Sleep is something we fall into, long for, catch.
Sleep steals us away from one place and takes us to the threshold of another. It appears to take us to the brink of death; it also sustains life.
Asleep, we are innocent, unchallenging, receptive, renewed. Sleepless, we are restless, angry, aggressive, doomed.
“Sleep that knits up the raveled sleeve of care…sore labor’s bath, balm of hurt minds, great Nature’s second course, chief nourisher in life’s feast.” – William Shakespeare, Macbeth
Sleeping Beauty avoided the curse of death by going to sleep for a hundred years. She was awakened by a prince’s kiss, or so it is said. She didn’t elect to sleep for so long, nor did she select the one who would awaken her.
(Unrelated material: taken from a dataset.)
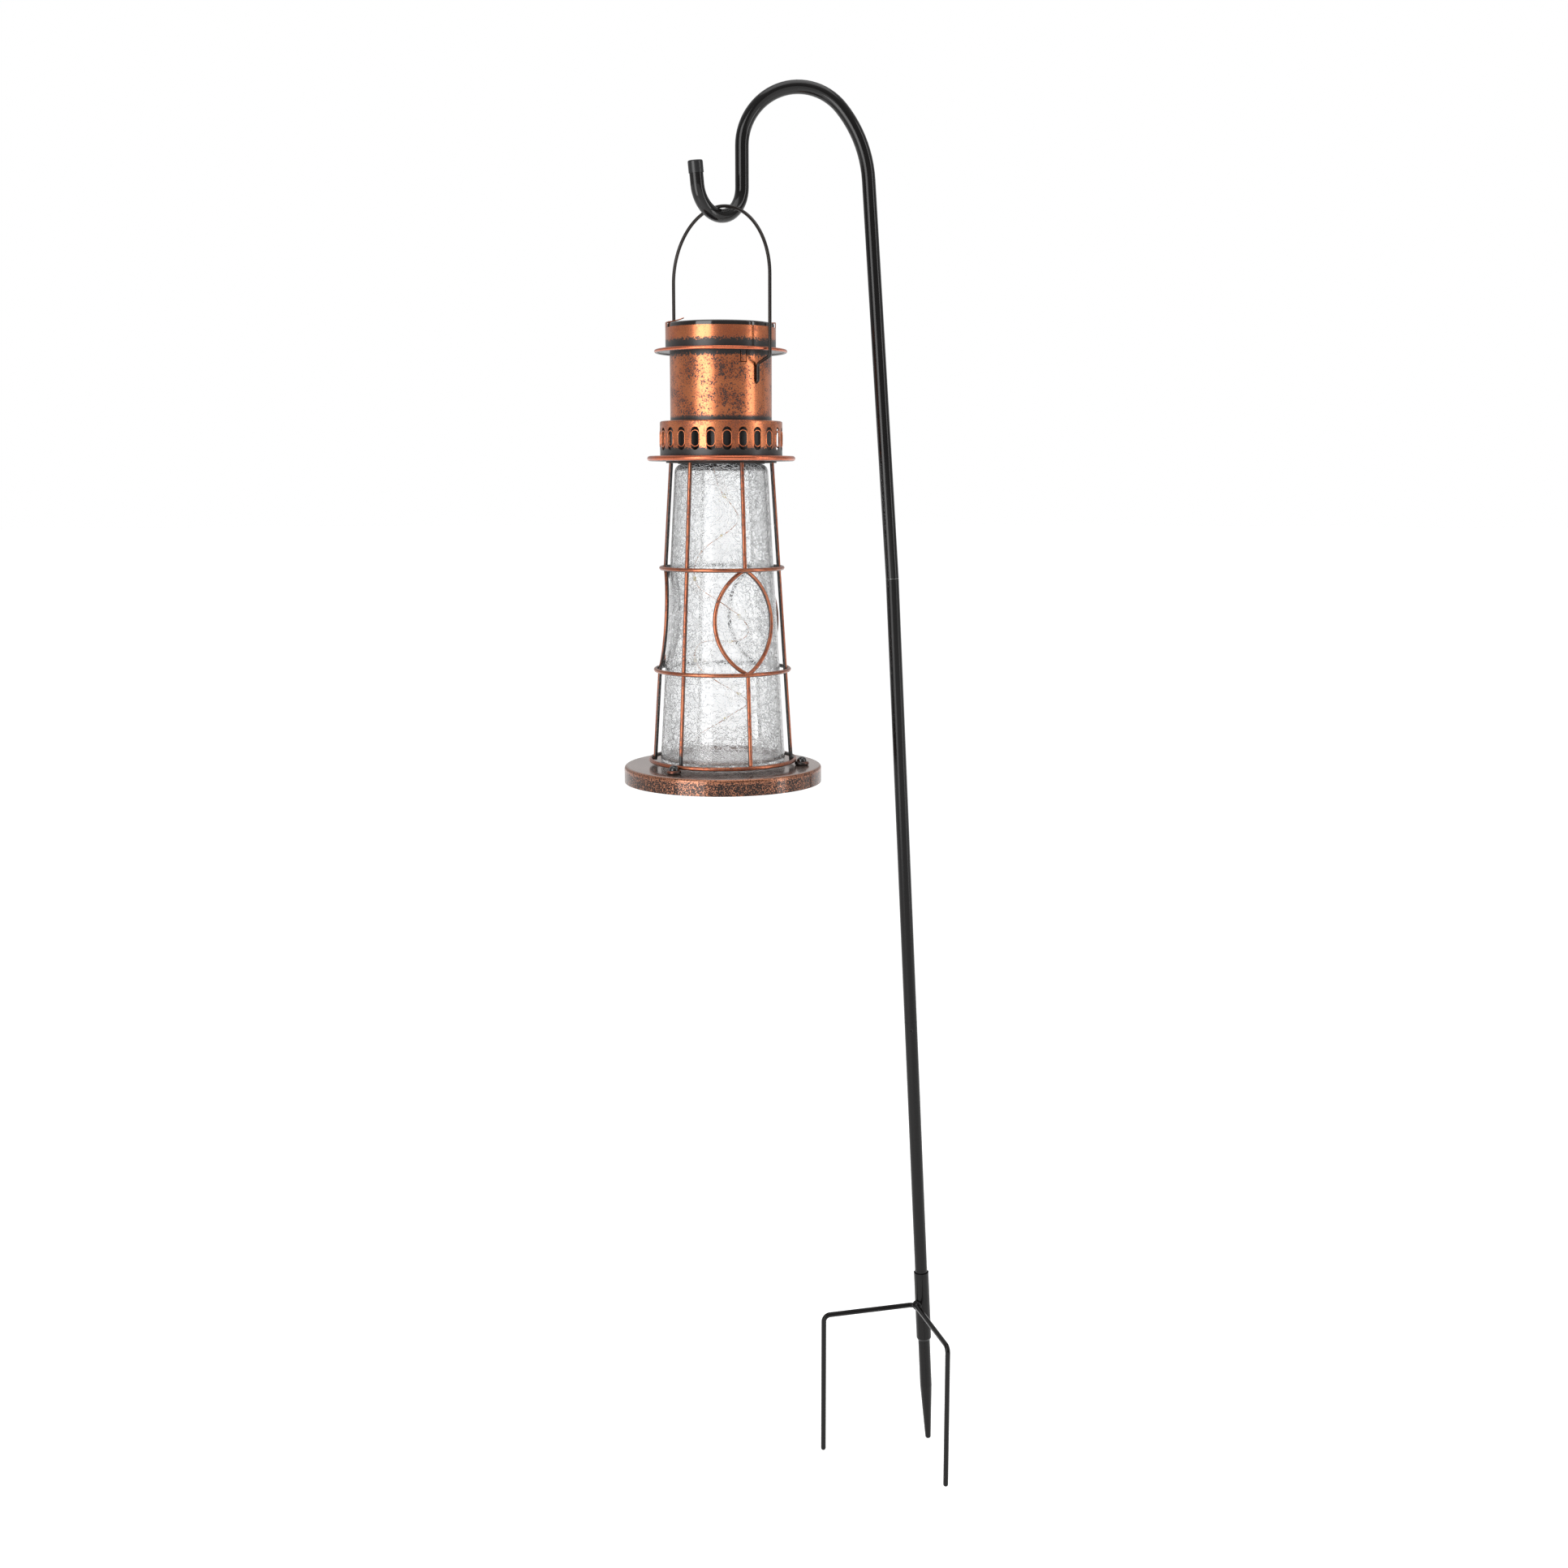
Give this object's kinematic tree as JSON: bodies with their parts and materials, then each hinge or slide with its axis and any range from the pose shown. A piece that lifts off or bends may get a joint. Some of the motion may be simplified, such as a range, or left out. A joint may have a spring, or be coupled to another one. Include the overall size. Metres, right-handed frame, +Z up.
{
  "type": "solar garden light",
  "caption": "Solar lantern with a crackle glass jar in a copper wire cage, hung by its bail from a sectional shepherd's hook with a fork stake.",
  "frame": {"origin": "on the pole's axis at soil level, just under the fork's arms", "axes": "+Z up, -X towards the lantern that hangs from the hook, -Y towards the side the fork reaches to"},
  "size_m": [0.2497, 0.15, 1.0642],
  "materials": {
    "black_steel": "satin-gloss black powder coat on steel",
    "bare_steel": "plain zinc plated steel",
    "cap_plastic": "moulded black cap",
    "dark_wire": "dark gunmetal wire",
    "bronzed_base": "dark bronze, finely mottled, glossy top",
    "black_screw": "gloss black",
    "cage_wire": "antique copper plate on steel wire, dark at the welds",
    "copper_sheet": "antique copper plate, fine dark speckle and dark patina bands",
    "copper_flange": "redder antique copper on the rolled rims",
    "crackle_glass": "clear crackle glass",
    "gasket_rubber": "black rubber",
    "panel_cover": "dark clear resin over the cell",
    "solar_silicon": "dark silicon cell",
    "housing_plastic": "black moulded plastic",
    "board_green": "green solder mask",
    "battery_sleeve": "shrink-wrapped rechargeable cell",
    "string_copper": "lacquered copper wire",
    "led_resin": "yellowish resin beads"
  },
  "bodies": {
    "stake": {"spike": "black_steel", "spike_collar": "black_steel", "fork_sleeve": "black_steel", "prong_fork": "black_steel", "fork_weld": "black_steel"},
    "lower_section": {"lower_pole": "black_steel", "lower_spigot": "bare_steel"},
    "middle_section": {"middle_pole": "black_steel", "upper_spigot": "bare_steel"},
    "hook_section": {"hook_tube": "black_steel", "hook_tip_cap": "cap_plastic"},
    "bail": {"bail": "dark_wire"},
    "lantern": {"base_pan": "bronzed_base", "dome_screws": "black_screw", "screw_nuts": "bare_steel", "cage_bottom_ring": "cage_wire", "cage_lower_ring": "cage_wire", "cage_upper_ring": "cage_wire", "cage_top_plate": "cage_wire", "glass_jar": "crackle_glass", "glass_gasket": "gasket_rubber", "gallery_deck": "copper_flange", "gallery_band": "copper_sheet", "head_cylinder": "copper_sheet", "upper_flange": "copper_flange", "eyelet_1": "cage_wire", "eyelet_2": "cage_wire", "eyelet_3": "cage_wire", "long_upright_1": "cage_wire", "long_upright_2": "cage_wire", "long_upright_3": "cage_wire", "lower_stub_1": "cage_wire", "lower_stub_2": "cage_wire", "lower_stub_3": "cage_wire", "upper_stub_1": "cage_wire", "upper_stub_2": "cage_wire", "upper_stub_3": "cage_wire", "window_loop_1": "cage_wire", "window_loop_2": "cage_wire", "window_loop_3": "cage_wire"},
    "lid": {"lid_skirt": "copper_sheet", "rim_tabs": "copper_sheet", "solar_window": "panel_cover", "solar_cell": "solar_silicon", "cell_housing": "housing_plastic", "circuit_board": "board_green", "housing_floor": "housing_plastic", "battery": "battery_sleeve", "battery_contacts": "bare_steel", "switch_body": "housing_plastic", "string_grommet": "gasket_rubber", "light_string": "string_copper", "led_beads": "led_resin"},
    "battery_hatch": {"battery_door": "housing_plastic", "door_screw": "bare_steel"},
    "switch_knob": {"switch_knob": "housing_plastic"}
  },
  "joints": [
    {"name": "lower_lift", "type": "slide", "parent": "stake", "child": "lower_section", "axis": [-0.0516, 0, 0.9987], "range_m": [0, 0.04]},
    {"name": "middle_lift", "type": "slide", "parent": "lower_section", "child": "middle_section", "axis": [-0.0516, 0, 0.9987], "range_m": [0, 0.04]},
    {"name": "hook_lift", "type": "slide", "parent": "middle_section", "child": "hook_section", "axis": [-0.0691, 0, 0.9976], "range_m": [0, 0.04]},
    {"name": "bail_swing", "type": "hinge", "parent": "hook_section", "child": "bail", "pos_m": [-0.15913, -0.01573, 0.8518], "axis": [0.7071, 0.7071, 0], "range_deg": [-20, 20]},
    {"name": "lantern_swing", "type": "hinge", "parent": "bail", "child": "lantern", "pos_m": [-0.15913, -0.01573, 0.7326], "axis": [0.7071, -0.7071, 0], "range_deg": [-90, 4]},
    {"name": "lid_lift", "type": "slide", "parent": "lantern", "child": "lid", "axis": [0, 0, 1], "range_m": [0, 0.05]},
    {"name": "hatch_drop", "type": "slide", "parent": "lid", "child": "battery_hatch", "axis": [0, 0, -1], "range_m": [0, 0.004]},
    {"name": "switch_slide", "type": "slide", "parent": "lid", "child": "switch_knob", "axis": [1, 0, 0], "range_m": [0, 0.003]}
  ]
}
We perceive her passivity and it irks us now, and fairy tale retellings often seek to reframe her fate, understandably so.
But the story of Sleeping Beauty also went to sleep, for a long time.
When Angela Carter, the visionary British author, began to read the fairy tales of Charles Perrault (1628-1703)–“Little Red Riding Hood,” “Cinderella,” “Puss in Boots,” “The Sleeping Beauty,” “Bluebeard”—as an exercise in practicing her French, she was astonished to discover that the pap she had come to expect of the tales was, in fact, an extraordinarily nuanced dish. She then set out to translate the tales herself. The Fairy Tales of Charles Perrault by Angela Carter has been widely studied by folklorists and feminists ever since.
Carter breathed new meaning into Beauty’s sleep: “She’s the victim of a power struggle among the heavy female fairy mafia. We’re dealing with the real world, not the phantasia of the unconscious. Children get quite enough of that in the privacy of their own homes.” –“The Better to Eat You With”
The meaning of sleep is in the eye of the beholder. It can be seen as voluntary withdrawal…
In so many fairytales [sic], the adolescent heroine isn’t certain she’s ready for Prince Charming, but having the prince choose someone else would be intolerable. How to cope? Sleep allows her to withdraw, to come to terms with her changing self and then to reappear when she’s ready to try adulthood and the sexuality it entails. –Valerie Estelle Frankel, From Girl to Goddess: The Heroine’s Journey Through Myth and Legend
…or exile:
The problem of the exiled one is primeval. Many fairy tales and myths center around the theme of the outcast. In such tales, the central figure is tortured by events outside her venue, often due to a poignant oversight. –Clarissa Pinkola Estés, Women Who Run With the Wolves
Each awakening is a resurrection of sorts: a rebirth into a new day, with the promise of a trans-formative act or experience ahead. Every creative endeavor requires a period of incubation. Every love needs some space. Anything that grows wants rest.
Even in Perrault’s version of the tale, Beauty awakens at the end of her 100-year sentence, which she served in full, and the prince does not kiss her. He has not saved her from anything but has stumbled upon someone who is in need of help, since everyone she has ever known is long gone (it was the Grimm Brothers who conceived the notion that the kingdom slept with her).
Beauty was victimized/exiled/withdrawn/renewed. Was she passive in the face of persecution, or persevering? Choose your own adventure.